■ **Directions for this task**
In full and without alteration, repeat the material.

■ **Task data**
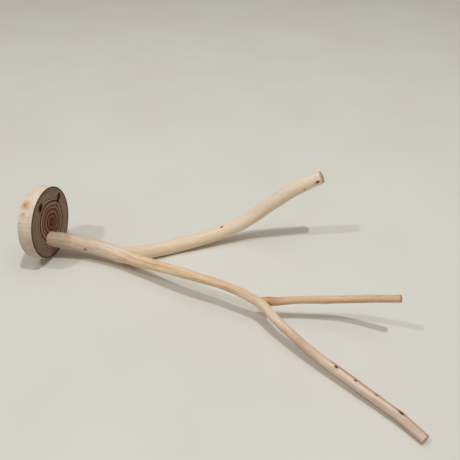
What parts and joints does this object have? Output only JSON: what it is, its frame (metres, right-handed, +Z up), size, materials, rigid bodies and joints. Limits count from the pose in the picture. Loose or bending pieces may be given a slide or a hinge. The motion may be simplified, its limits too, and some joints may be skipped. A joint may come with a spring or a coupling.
{
  "type": "peeled forked branch on a wood-slice base",
  "caption": "Peeled forked branch butted on a round wood-slice base, lying on its side on the slice's rim, the thick limb and the long twig.",
  "frame": {"origin": "middle of the footprint of the lying stand, on the surface it lies on", "axes": "+X from the wood slice towards the twigs' tips, square to the slice's faces; +Y towards the side of the thick limb; +Z up from the surface"},
  "size_m": [0.4008, 0.2582, 0.0882],
  "materials": {
    "slice_wood": "sanded softwood, end grain with dark growth rings on the faces, pale sapwood on the rim",
    "peeled_wood": "bark peeled off, smooth and unvarnished, with small dark bud scars",
    "screw_steel": "zinc plated"
  },
  "bodies": {
    "root": {"base_slice": "slice_wood", "trunk": "peeled_wood", "thick_limb": "peeled_wood", "slender_limb": "peeled_wood", "short_twig": "peeled_wood", "long_twig": "peeled_wood", "fixing_screw": "screw_steel"}
  },
  "joints": []
}
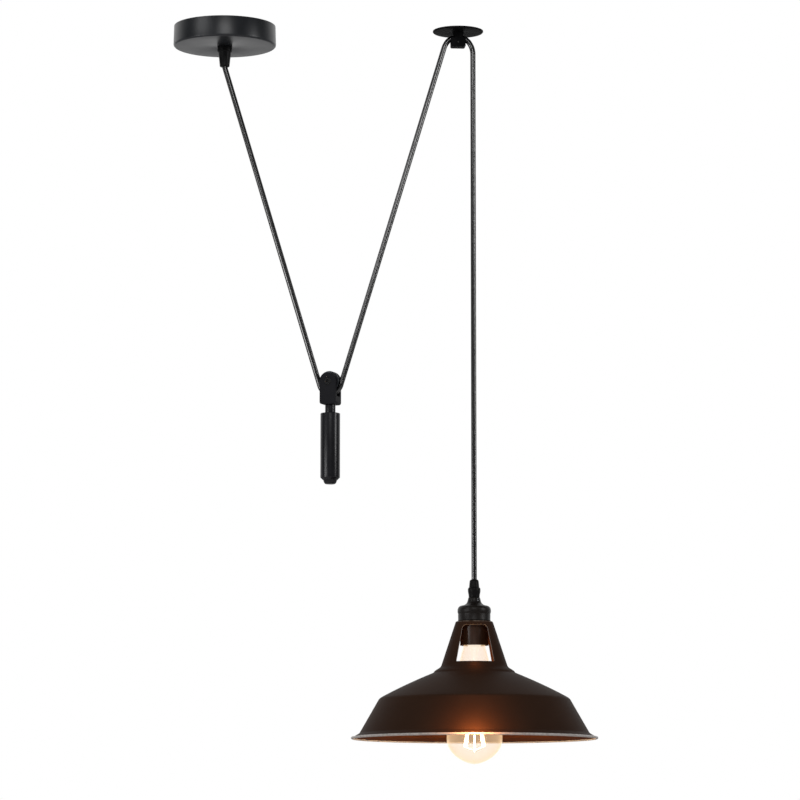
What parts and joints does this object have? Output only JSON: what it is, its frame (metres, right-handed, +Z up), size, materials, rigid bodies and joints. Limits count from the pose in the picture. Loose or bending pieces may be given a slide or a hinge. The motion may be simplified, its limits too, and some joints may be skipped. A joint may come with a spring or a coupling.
{
  "type": "rise and fall pendant",
  "caption": "Pendant lamp on a cord that runs over a ceiling guide and round the pulley of a bar counterweight, with a spun shade whose neck is pierced.",
  "frame": {"origin": "centre of the ceiling rose, on the ceiling", "axes": "+Z up into the ceiling, +X from the rose to the guide and the lamp, -Y towards the viewer"},
  "size_m": [0.4696, 0.2702, 0.817],
  "materials": {
    "rose_black": "satin black enamel",
    "guide_black": "satin black enamel",
    "weight_black": "satin black enamel",
    "holder_bronze": "dark bronze lacquer",
    "shade_black": "satin dark bronze-black paint on spun metal",
    "grip_black": "matt black",
    "pulley_dark": "burnished dark steel",
    "zinc_steel": "zinc-plated steel",
    "dark_steel": "blackened steel",
    "brass": "plain brass",
    "terminal_plastic": "natural moulded plastic",
    "lead_plastic": "insulated conductors",
    "cord_black": "smooth black cord jacket",
    "ceramic": "plain ceramic",
    "base_nickel": "nickel-plated",
    "insulator_black": "black vitreous insulator",
    "glass": "clear glass",
    "stem_glass": "clear glass",
    "support_wire": "drawn wire",
    "filament": "lit filament"
  },
  "bodies": {
    "ceiling": {"rose_cup": "rose_black", "rose_strap": "zinc_steel", "rose_side_screws": "dark_steel", "terminal_block": "terminal_plastic", "terminal_screws": "brass", "rose_grip": "grip_black", "rose_grip_nut": "zinc_steel", "rose_grip_screw": "dark_steel", "rose_cord_tail": "cord_black", "rose_leads": "lead_plastic", "guide_plate": "guide_black", "guide_housing": "guide_black", "guide_pin": "dark_steel", "cord_left": "cord_black", "cord_right": "cord_black", "cord_guide_bend": "cord_black", "cord_drop": "cord_black"},
    "guide_roller": {"guide_roller": "brass"},
    "counterweight": {"yoke": "weight_black", "pulley_washers": "zinc_steel", "axle_screw": "dark_steel", "weight_stem": "weight_black", "weight_bar": "weight_black", "weight_end_cap": "weight_black", "cord_weight_bend": "cord_black"},
    "weight_pulley": {"weight_pulley": "pulley_dark", "pulley_bush": "brass"},
    "lamp": {"lamp_grip": "grip_black", "lamp_grip_screw": "zinc_steel", "lamp_cord_tail": "cord_black", "lamp_leads": "lead_plastic", "holder_cap": "holder_bronze", "holder_skirt": "holder_bronze", "holder_core": "ceramic", "holder_screws": "brass", "socket_shell": "brass", "centre_contact": "brass", "shade_ring": "holder_bronze", "shade": "shade_black", "bulb_glass": "glass", "bulb_base": "base_nickel", "bulb_insulator": "insulator_black", "bulb_contact": "base_nickel", "bulb_stem": "stem_glass", "bulb_supports": "support_wire", "filaments": "filament"}
  },
  "joints": [
    {"name": "lamp_slide", "type": "slide", "parent": "ceiling", "child": "lamp", "axis": [0, 0, 1], "range_m": [-0.3, 0.23], "deforming": ["cord_drop"]},
    {"name": "weight_slide", "type": "slide", "parent": "ceiling", "child": "counterweight", "axis": [0, 0, 1], "range_m": [-0.125, 0.165], "deforming": ["cord_left", "cord_right"]},
    {"name": "pulley_spin", "type": "hinge", "parent": "counterweight", "child": "weight_pulley", "pos_m": [0.11859, 0, -0.3975], "axis": [0.4226, 0.9063, 0], "continuous": true},
    {"name": "roller_spin", "type": "hinge", "parent": "ceiling", "child": "guide_roller", "pos_m": [0.2608, 0, -0.01325], "axis": [0, 1, 0], "continuous": true}
  ],
  "couplings": [
    {"joint": "weight_slide", "follows": "lamp_slide", "ratio": -0.53},
    {"joint": "pulley_spin", "follows": "lamp_slide", "rad_per_m": 38.462},
    {"joint": "roller_spin", "follows": "lamp_slide", "rad_per_m": -434.78}
  ]
}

■ **Response to the exercise**
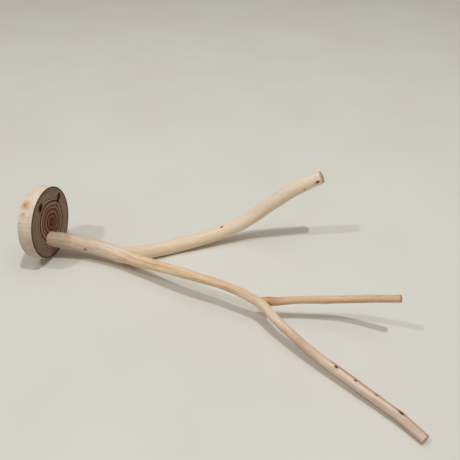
What parts and joints does this object have? Output only JSON: what it is, its frame (metres, right-handed, +Z up), size, materials, rigid bodies and joints. Limits count from the pose in the picture. Loose or bending pieces may be given a slide or a hinge. The motion may be simplified, its limits too, and some joints may be skipped. A joint may come with a spring or a coupling.
{
  "type": "peeled forked branch on a wood-slice base",
  "caption": "Peeled forked branch butted on a round wood-slice base, lying on its side on the slice's rim, the thick limb and the long twig.",
  "frame": {"origin": "middle of the footprint of the lying stand, on the surface it lies on", "axes": "+X from the wood slice towards the twigs' tips, square to the slice's faces; +Y towards the side of the thick limb; +Z up from the surface"},
  "size_m": [0.4008, 0.2582, 0.0882],
  "materials": {
    "slice_wood": "sanded softwood, end grain with dark growth rings on the faces, pale sapwood on the rim",
    "peeled_wood": "bark peeled off, smooth and unvarnished, with small dark bud scars",
    "screw_steel": "zinc plated"
  },
  "bodies": {
    "root": {"base_slice": "slice_wood", "trunk": "peeled_wood", "thick_limb": "peeled_wood", "slender_limb": "peeled_wood", "short_twig": "peeled_wood", "long_twig": "peeled_wood", "fixing_screw": "screw_steel"}
  },
  "joints": []
}
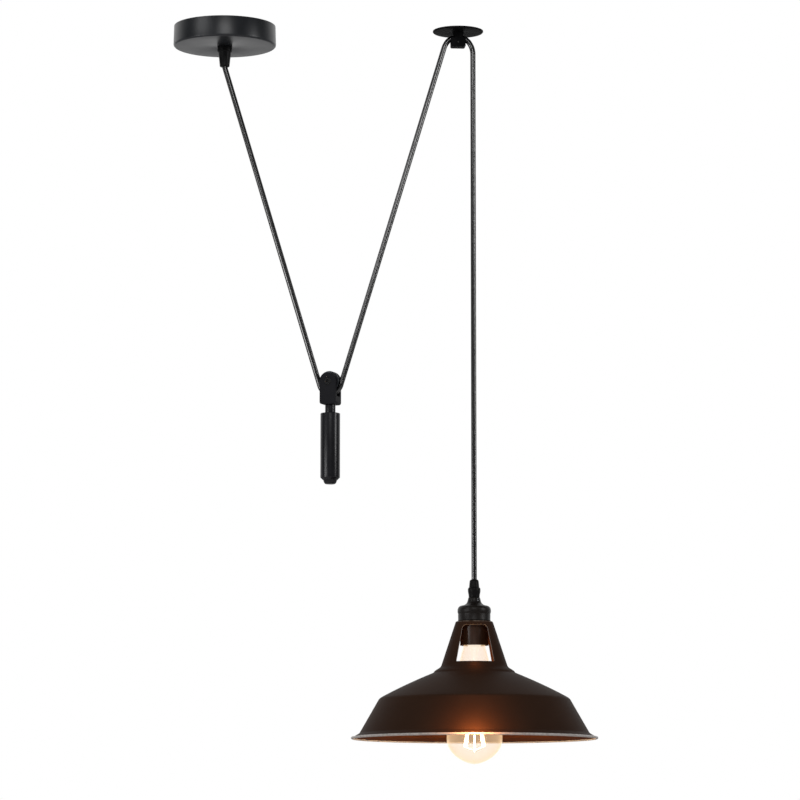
What parts and joints does this object have? Output only JSON: what it is, its frame (metres, right-handed, +Z up), size, materials, rigid bodies and joints. Limits count from the pose in the picture. Loose or bending pieces may be given a slide or a hinge. The motion may be simplified, its limits too, and some joints may be skipped. A joint may come with a spring or a coupling.
{
  "type": "rise and fall pendant",
  "caption": "Pendant lamp on a cord that runs over a ceiling guide and round the pulley of a bar counterweight, with a spun shade whose neck is pierced.",
  "frame": {"origin": "centre of the ceiling rose, on the ceiling", "axes": "+Z up into the ceiling, +X from the rose to the guide and the lamp, -Y towards the viewer"},
  "size_m": [0.4696, 0.2702, 0.817],
  "materials": {
    "rose_black": "satin black enamel",
    "guide_black": "satin black enamel",
    "weight_black": "satin black enamel",
    "holder_bronze": "dark bronze lacquer",
    "shade_black": "satin dark bronze-black paint on spun metal",
    "grip_black": "matt black",
    "pulley_dark": "burnished dark steel",
    "zinc_steel": "zinc-plated steel",
    "dark_steel": "blackened steel",
    "brass": "plain brass",
    "terminal_plastic": "natural moulded plastic",
    "lead_plastic": "insulated conductors",
    "cord_black": "smooth black cord jacket",
    "ceramic": "plain ceramic",
    "base_nickel": "nickel-plated",
    "insulator_black": "black vitreous insulator",
    "glass": "clear glass",
    "stem_glass": "clear glass",
    "support_wire": "drawn wire",
    "filament": "lit filament"
  },
  "bodies": {
    "ceiling": {"rose_cup": "rose_black", "rose_strap": "zinc_steel", "rose_side_screws": "dark_steel", "terminal_block": "terminal_plastic", "terminal_screws": "brass", "rose_grip": "grip_black", "rose_grip_nut": "zinc_steel", "rose_grip_screw": "dark_steel", "rose_cord_tail": "cord_black", "rose_leads": "lead_plastic", "guide_plate": "guide_black", "guide_housing": "guide_black", "guide_pin": "dark_steel", "cord_left": "cord_black", "cord_right": "cord_black", "cord_guide_bend": "cord_black", "cord_drop": "cord_black"},
    "guide_roller": {"guide_roller": "brass"},
    "counterweight": {"yoke": "weight_black", "pulley_washers": "zinc_steel", "axle_screw": "dark_steel", "weight_stem": "weight_black", "weight_bar": "weight_black", "weight_end_cap": "weight_black", "cord_weight_bend": "cord_black"},
    "weight_pulley": {"weight_pulley": "pulley_dark", "pulley_bush": "brass"},
    "lamp": {"lamp_grip": "grip_black", "lamp_grip_screw": "zinc_steel", "lamp_cord_tail": "cord_black", "lamp_leads": "lead_plastic", "holder_cap": "holder_bronze", "holder_skirt": "holder_bronze", "holder_core": "ceramic", "holder_screws": "brass", "socket_shell": "brass", "centre_contact": "brass", "shade_ring": "holder_bronze", "shade": "shade_black", "bulb_glass": "glass", "bulb_base": "base_nickel", "bulb_insulator": "insulator_black", "bulb_contact": "base_nickel", "bulb_stem": "stem_glass", "bulb_supports": "support_wire", "filaments": "filament"}
  },
  "joints": [
    {"name": "lamp_slide", "type": "slide", "parent": "ceiling", "child": "lamp", "axis": [0, 0, 1], "range_m": [-0.3, 0.23], "deforming": ["cord_drop"]},
    {"name": "weight_slide", "type": "slide", "parent": "ceiling", "child": "counterweight", "axis": [0, 0, 1], "range_m": [-0.125, 0.165], "deforming": ["cord_left", "cord_right"]},
    {"name": "pulley_spin", "type": "hinge", "parent": "counterweight", "child": "weight_pulley", "pos_m": [0.11859, 0, -0.3975], "axis": [0.4226, 0.9063, 0], "continuous": true},
    {"name": "roller_spin", "type": "hinge", "parent": "ceiling", "child": "guide_roller", "pos_m": [0.2608, 0, -0.01325], "axis": [0, 1, 0], "continuous": true}
  ],
  "couplings": [
    {"joint": "weight_slide", "follows": "lamp_slide", "ratio": -0.53},
    {"joint": "pulley_spin", "follows": "lamp_slide", "rad_per_m": 38.462},
    {"joint": "roller_spin", "follows": "lamp_slide", "rad_per_m": -434.78}
  ]
}